In my day-job, it is my last day of full time employment at a company where I have worked for over 30 years (in its various incarnations). The end of an era, or was it an eon?
As well as having the pleasure of working with some wonderful people, it was also a great place for learning from the work. I learned how to work on the system, rather than just working in it.
It is a sad fact that employees all over the globe spend their time and ingenuity getting around the system, or “playing the system”, mostly because employers don’t give them the opportunity to get involved in improving it.
According to W.Edwards Deming “it is the job of management to work on the system, to improve it, with the help of those who work in it”.
I have become very interested in Alex Hubbards’ work, having first seen a painting of his at the Indiscipline show at the Mead Gallery, his work was also one of the a subjects of discussion at the event with Bob Nickas entitled The Trouble with Harry, at Mead on 3 March 2012, where the show Eat Your Friends at Simon Lee Gallery, London was recommended and I got to visit it last week.
Since then, and since writing a few posts on Hubbard, I have been looking him up on t’Internet.
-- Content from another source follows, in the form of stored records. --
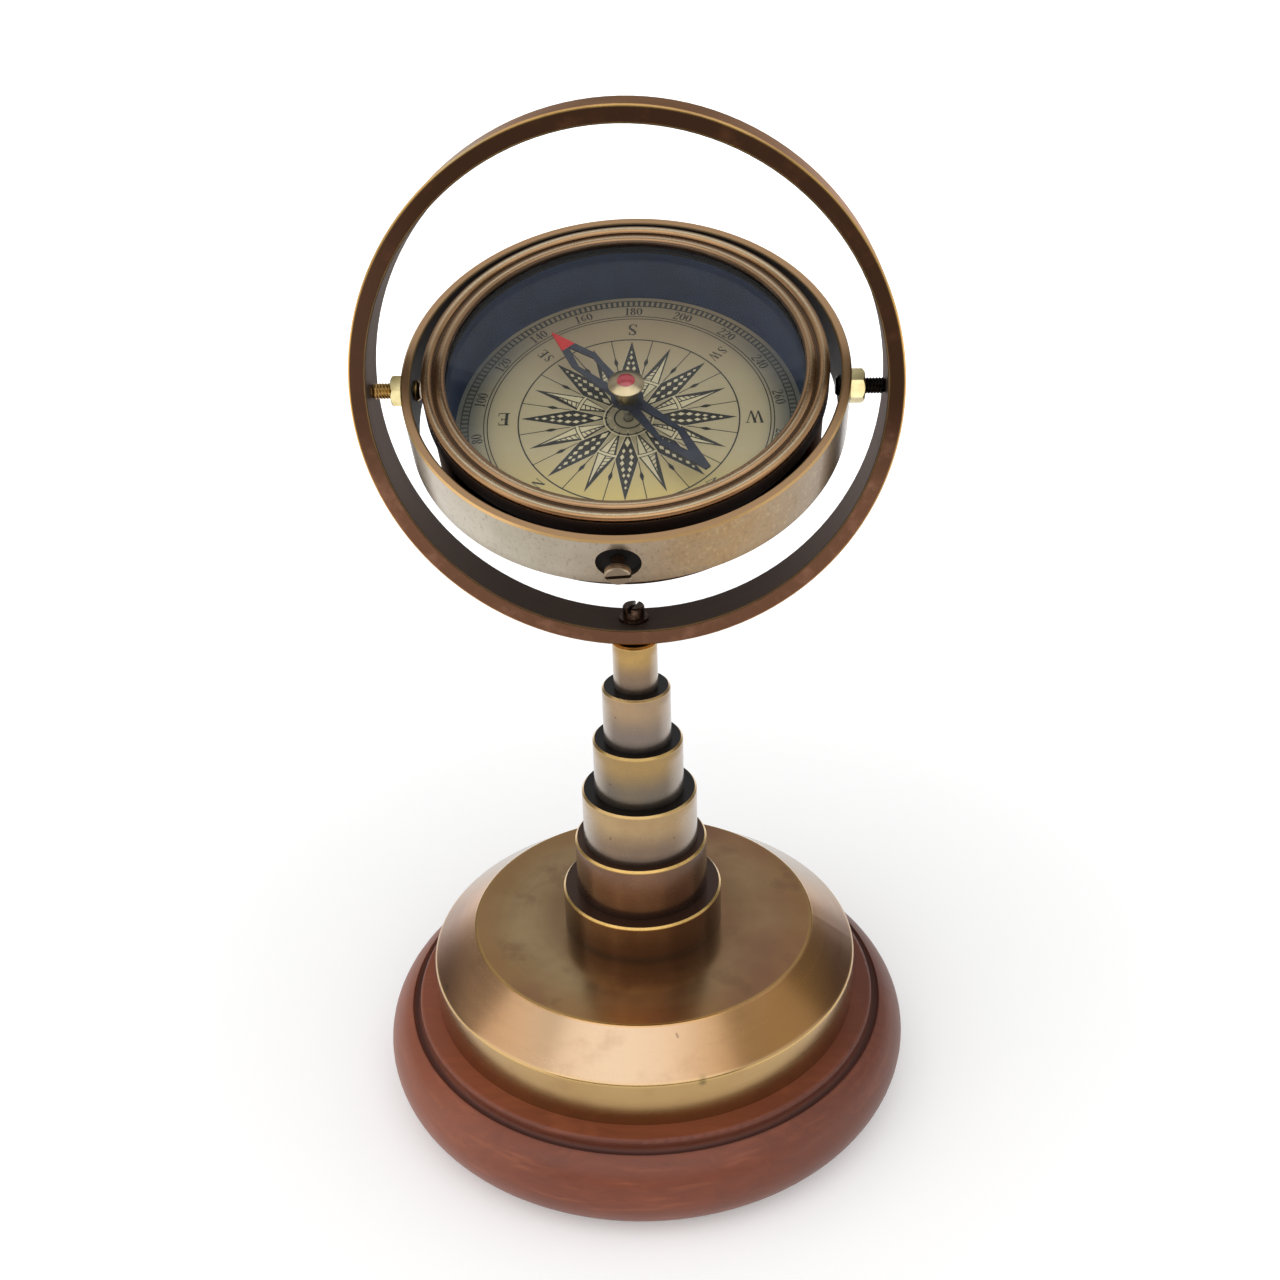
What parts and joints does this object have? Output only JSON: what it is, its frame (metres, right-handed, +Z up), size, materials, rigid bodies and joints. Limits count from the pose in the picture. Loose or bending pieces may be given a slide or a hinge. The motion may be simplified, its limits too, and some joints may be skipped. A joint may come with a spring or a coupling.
{
  "type": "gimbal compass",
  "caption": "Desk compass bowl under glass, hung in a gimbal ring and an outer ring on a stepped brass stem with a round wooden base.",
  "frame": {"origin": "middle of the felt pad's underside, at the table", "axes": "+Z up along the stem; -Y to the viewer who reads the dial; +X to that viewer's right, along the gimbal ring's axle"},
  "size_m": [0.1136, 0.1136, 0.2056],
  "materials": {
    "felt": "felt, matt",
    "wood": "stained hardwood, satin lacquer",
    "steel": "plain steel",
    "cover_brass": "polished brass, aged",
    "stem_brass": "polished brass, aged",
    "ring_brass": "brass, antique bronze tone",
    "gimbal_brass": "polished brass",
    "screw_brass": "brass, worn",
    "nut_brass": "bright brass",
    "dark_screw": "blackened steel",
    "bush": "black bearing plastic",
    "bowl_brass": "brass, antique bronze tone",
    "bezel_brass": "brass, copper tone, polished",
    "glass": "clear flat glass",
    "gasket": "black rubber",
    "liner": "dark blue-black enamel",
    "card": "satin pale gold anodised",
    "card_print": "black printing ink",
    "needle_blue": "dark blue enamel, one tip red",
    "cap_brass": "polished brass",
    "jewel": "red, glossy"
  },
  "bodies": {
    "base": {"felt_pad": "felt", "wood_base": "wood", "base_nut": "steel", "base_washer": "steel", "tie_stud": "steel", "base_cover": "cover_brass", "stem_tier_1": "stem_brass", "stem_tier_2": "stem_brass", "stem_tier_3": "stem_brass", "stem_tier_4": "stem_brass", "stem_tier_5": "stem_brass", "stem_tier_6": "stem_brass", "outer_ring": "ring_brass", "ring_screw": "dark_screw", "ring_washer": "dark_screw"},
    "gimbal": {"gimbal_ring": "gimbal_brass", "axle_screw_left": "screw_brass", "axle_screw_right": "dark_screw", "axle_nut_left": "nut_brass", "axle_nut_right": "nut_brass", "pivot_bush_front": "bush", "pivot_bush_back": "bush"},
    "compass": {"bowl": "bowl_brass", "bezel": "bezel_brass", "glass": "glass", "glass_gasket": "gasket", "bowl_liner": "liner", "dial_plate": "card", "compass_rose": "card_print", "pivot_post": "steel", "pivot_screw_front": "screw_brass", "pivot_screw_back": "screw_brass", "pivot_nut_front": "screw_brass", "pivot_nut_back": "screw_brass"},
    "needle": {"needle": "needle_blue", "needle_cap": "cap_brass", "cap_jewel": "jewel"}
  },
  "joints": [
    {"name": "gimbal_turn", "type": "hinge", "parent": "base", "child": "gimbal", "pos_m": [0, 0, 0.15551], "axis": [1, 0, 0], "continuous": true},
    {"name": "bowl_turn", "type": "hinge", "parent": "gimbal", "child": "compass", "pos_m": [0, 0, 0.15551], "axis": [0, -0.8829, -0.4695], "continuous": true},
    {"name": "needle_turn", "type": "hinge", "parent": "compass", "child": "needle", "pos_m": [0, 0, 0.15551], "axis": [0, -0.4695, 0.8829], "continuous": true}
  ]
}
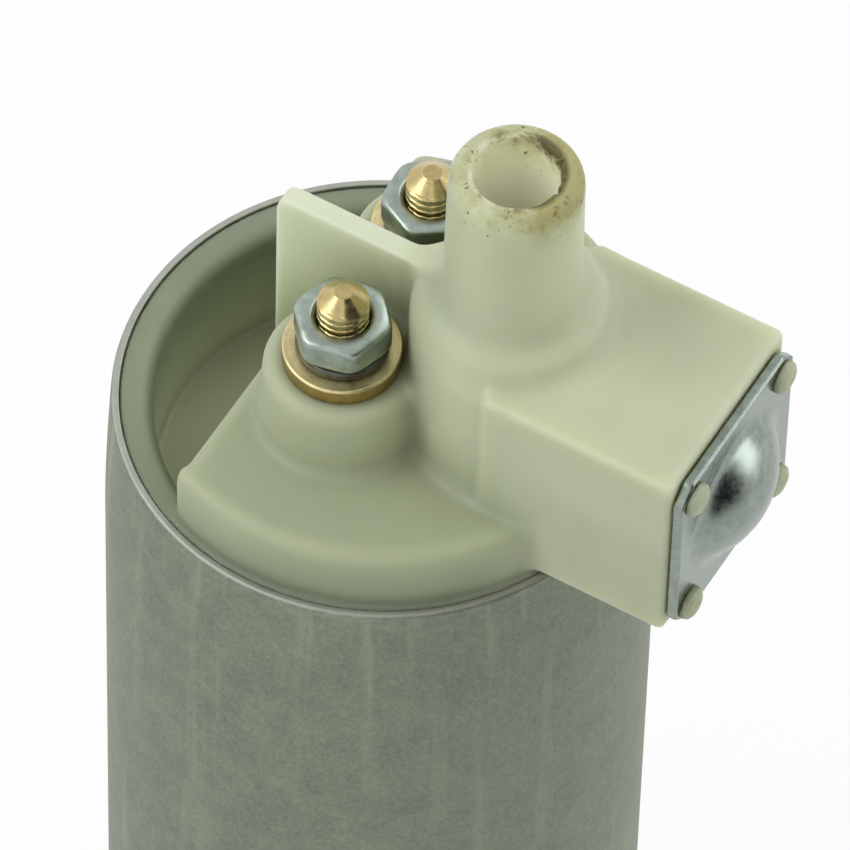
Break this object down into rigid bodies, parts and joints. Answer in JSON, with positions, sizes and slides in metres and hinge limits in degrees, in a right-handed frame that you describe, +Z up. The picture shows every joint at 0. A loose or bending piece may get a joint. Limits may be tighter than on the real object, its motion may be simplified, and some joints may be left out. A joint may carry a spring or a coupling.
{
  "type": "in-tank fuel pump",
  "caption": "Electric in-tank fuel pump: aluminium can with motor and internal-gear pump, moulded cap with studs, outlet nozzle and relief valve.",
  "frame": {"origin": "centre of the flat base, on the can's axis", "axes": "+Z up along the can towards the outlet nozzle; +X from the can's axis towards the relief valve; the negative terminal is at -Y"},
  "size_m": [0.0547, 0.043, 0.1153],
  "materials": {
    "drawn_aluminium": "matte drawn, faint streaks along the draw",
    "cast_aluminium": "as cast, matte",
    "moulded_acetal": "moulded, translucent ivory with a green tinge",
    "zinc_plated_steel": "bright zinc plating, blue passivated",
    "brass": "turned, slightly tarnished",
    "steel": "bare ground steel",
    "spring_steel": "drawn wire and strip",
    "sintered_steel": "sintered and ground",
    "sintered_bronze": "sintered, oil filled",
    "ferrite": "sintered ferrite",
    "copper": "enamelled wire and turned segments",
    "carbon": "pressed carbon",
    "dark_plastic": "moulded",
    "seal_rubber": "moulded ring"
  },
  "bodies": {
    "housing": {"casing": "drawn_aluminium", "inlet_cover": "cast_aluminium", "pump_ring": "sintered_steel", "port_plate": "sintered_steel", "lower_bearing": "sintered_bronze", "upper_bearing": "sintered_bronze", "flux_ring": "steel", "magnet_north": "ferrite", "magnet_south": "ferrite", "magnet_clip_front": "spring_steel", "magnet_clip_rear": "spring_steel", "brush_holder": "dark_plastic", "brush_spring_positive": "spring_steel", "brush_spring_negative": "spring_steel", "contact_strip_positive": "brass", "contact_strip_negative": "brass", "end_cap": "moulded_acetal", "cap_seal": "seal_rubber", "terminal_stud_positive": "brass", "terminal_stud_negative": "brass", "terminal_washer_positive": "brass", "terminal_washer_negative": "brass", "lock_washer_positive": "zinc_plated_steel", "lock_washer_negative": "zinc_plated_steel", "terminal_nut_positive": "zinc_plated_steel", "terminal_nut_negative": "zinc_plated_steel", "check_valve_seat": "brass", "check_valve_spring": "spring_steel", "relief_valve_plate": "zinc_plated_steel", "relief_valve_spring": "spring_steel"},
    "armature": {"armature_shaft": "steel", "armature_core": "steel", "armature_winding": "copper", "commutator": "copper", "thrust_washer": "dark_plastic", "inner_rotor": "sintered_steel"},
    "ring_gear": {"outer_rotor": "sintered_steel"},
    "check_ball": {"check_valve_ball": "steel"},
    "relief_poppet": {"relief_valve_poppet": "brass"},
    "positive_brush": {"brush_positive": "carbon"},
    "negative_brush": {"brush_negative": "carbon"}
  },
  "joints": [
    {"name": "armature_spin", "type": "hinge", "parent": "housing", "child": "armature", "pos_m": [0, 0, 0.0212], "axis": [0, 0, 1], "continuous": true},
    {"name": "outer_rotor_spin", "type": "hinge", "parent": "housing", "child": "ring_gear", "pos_m": [0.0012, 0, 0.0091], "axis": [0, 0, 1], "continuous": true},
    {"name": "check_valve_lift", "type": "slide", "parent": "housing", "child": "check_ball", "axis": [0, 0, 1], "range_m": [0, 0.0025], "stiffness_N_per_m": 100, "springref_m": -0.003, "deforming": ["check_valve_spring"]},
    {"name": "relief_valve_lift", "type": "slide", "parent": "housing", "child": "relief_poppet", "axis": [1, 0, 0], "range_m": [0, 0.003], "stiffness_N_per_m": 800, "springref_m": -0.006, "deforming": ["relief_valve_spring"]},
    {"name": "brush_positive_slide", "type": "slide", "parent": "housing", "child": "positive_brush", "axis": [0, 1, 0], "range_m": [0, 0.002], "stiffness_N_per_m": 100, "springref_m": -0.006, "deforming": ["brush_spring_positive"]},
    {"name": "brush_negative_slide", "type": "slide", "parent": "housing", "child": "negative_brush", "axis": [0, -1, 0], "range_m": [0, 0.002], "stiffness_N_per_m": 100, "springref_m": -0.006, "deforming": ["brush_spring_negative"]}
  ],
  "couplings": [
    {"joint": "outer_rotor_spin", "follows": "armature_spin", "ratio": 0.85714}
  ]
}
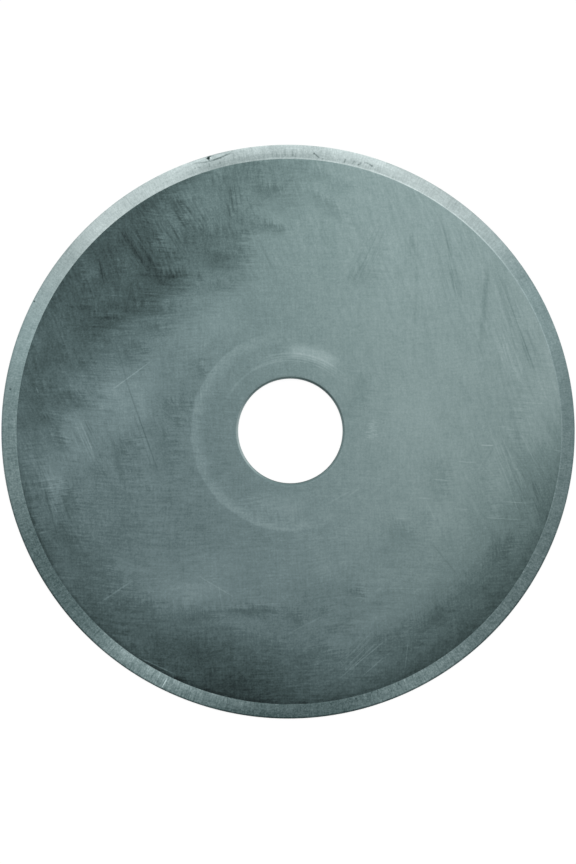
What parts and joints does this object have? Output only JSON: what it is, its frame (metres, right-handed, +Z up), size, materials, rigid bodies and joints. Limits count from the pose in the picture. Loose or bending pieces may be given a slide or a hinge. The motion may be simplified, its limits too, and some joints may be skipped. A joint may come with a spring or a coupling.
{
  "type": "rotary cutter blade",
  "caption": "Thin round steel blade, ground from both faces to a sharp edge all round, with a plain centre bore that turns on a rotary cutter's sleeve.",
  "frame": {"origin": "on the bore's axis, on the flat face that the blade lies on", "axes": "+Z up along the bore's axis, through the upper face; +X and +Y in the plane of the blade, with the nick in the edge 106 degrees anticlockwise from +X"},
  "size_m": [0.045, 0.045, 0.0003],
  "materials": {
    "blade_steel": "dull grey-green steel, finely brushed and scratched, with a brighter ground bevel, a rub ring round the bore and a small nick in the edge"
  },
  "bodies": {
    "root": {"blade": "blade_steel"}
  },
  "joints": []
}
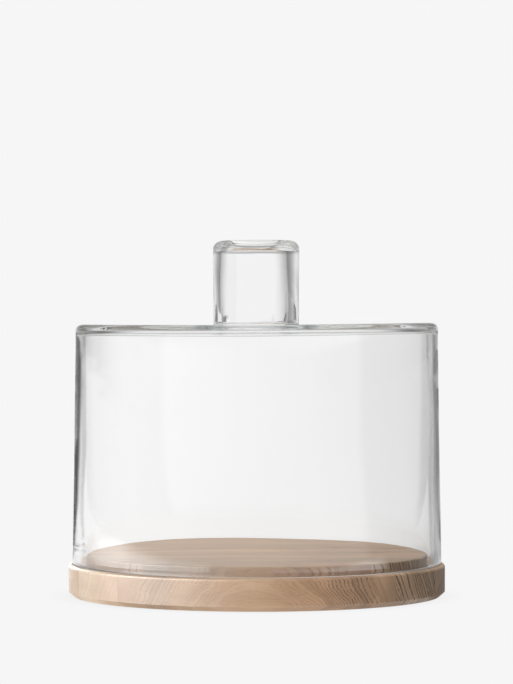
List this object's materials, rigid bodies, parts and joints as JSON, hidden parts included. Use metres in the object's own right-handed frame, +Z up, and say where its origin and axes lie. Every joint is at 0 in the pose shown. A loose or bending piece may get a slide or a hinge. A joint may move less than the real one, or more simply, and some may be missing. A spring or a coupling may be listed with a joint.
{
  "type": "cake stand dome",
  "caption": "Round clear glass cake dome with an open neck handle, on a low turned wooden board with a raised platform; the dome lifts off.",
  "frame": {"origin": "centre of the board's underside, where the stand rests on a table", "axes": "+Z up along the axis of board and dome; +X along the wood grain; -Y to the front"},
  "size_m": [0.32, 0.32, 0.3016],
  "materials": {
    "ash": "matt oiled, pale ash with dark growth rings along X",
    "clear_glass": "clear, fire polished",
    "neck_glass": "clear, thick, fire polished"
  },
  "bodies": {
    "board": {"front_stave": "ash", "second_stave": "ash", "third_stave": "ash", "fourth_stave": "ash", "fifth_stave": "ash", "back_stave": "ash"},
    "dome": {"glass_shell": "clear_glass", "neck_handle": "neck_glass"}
  },
  "joints": [
    {"name": "dome_lift", "type": "slide", "parent": "board", "child": "dome", "axis": [0, 0, 1], "range_m": [0, 0.25]}
  ]
}
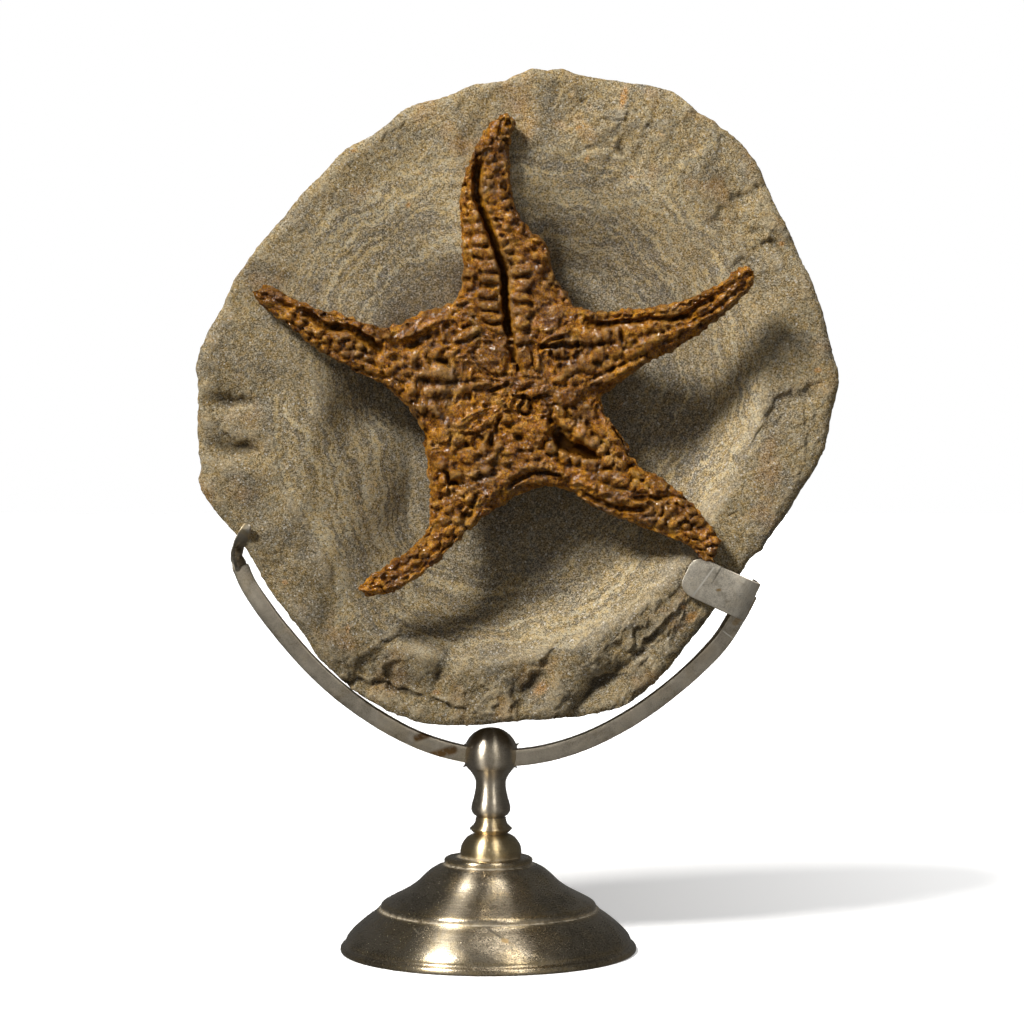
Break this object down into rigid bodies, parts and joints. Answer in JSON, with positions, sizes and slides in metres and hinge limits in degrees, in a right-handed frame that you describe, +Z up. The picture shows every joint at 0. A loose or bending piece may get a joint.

There’s this great video on youtube and an interesting artforum article by Fionn Meade, as well as a film review for Hubbard’s Cineapolis 2007, at Dinca.org where Andrew Rosinski refers to the work as
…a ruinous slapstick video painting in two minutes, a performance impelled by the cathartic concept of if it feels good, do it. A static one-shot, filmed from above, captures rummager Hubbard’s madcap actions of cutting, pouring, balloon burning, and paint feathering. A tactile, prop-driven film that hits the bill down, smacks up the viewer, and slakes the cinematic thirst. If you’re looking for the ne plus ultra of ’00s video art and performance, take a big gulp from this plastic container.
He also includea a link to more at Ubu. Where they say
Playfully destructive and rigorously formal, Alex Hubbard’s tabletop videos — shot from above in a single take – blur together painting, performance, sculpture and video into humorous and disorienting narratives.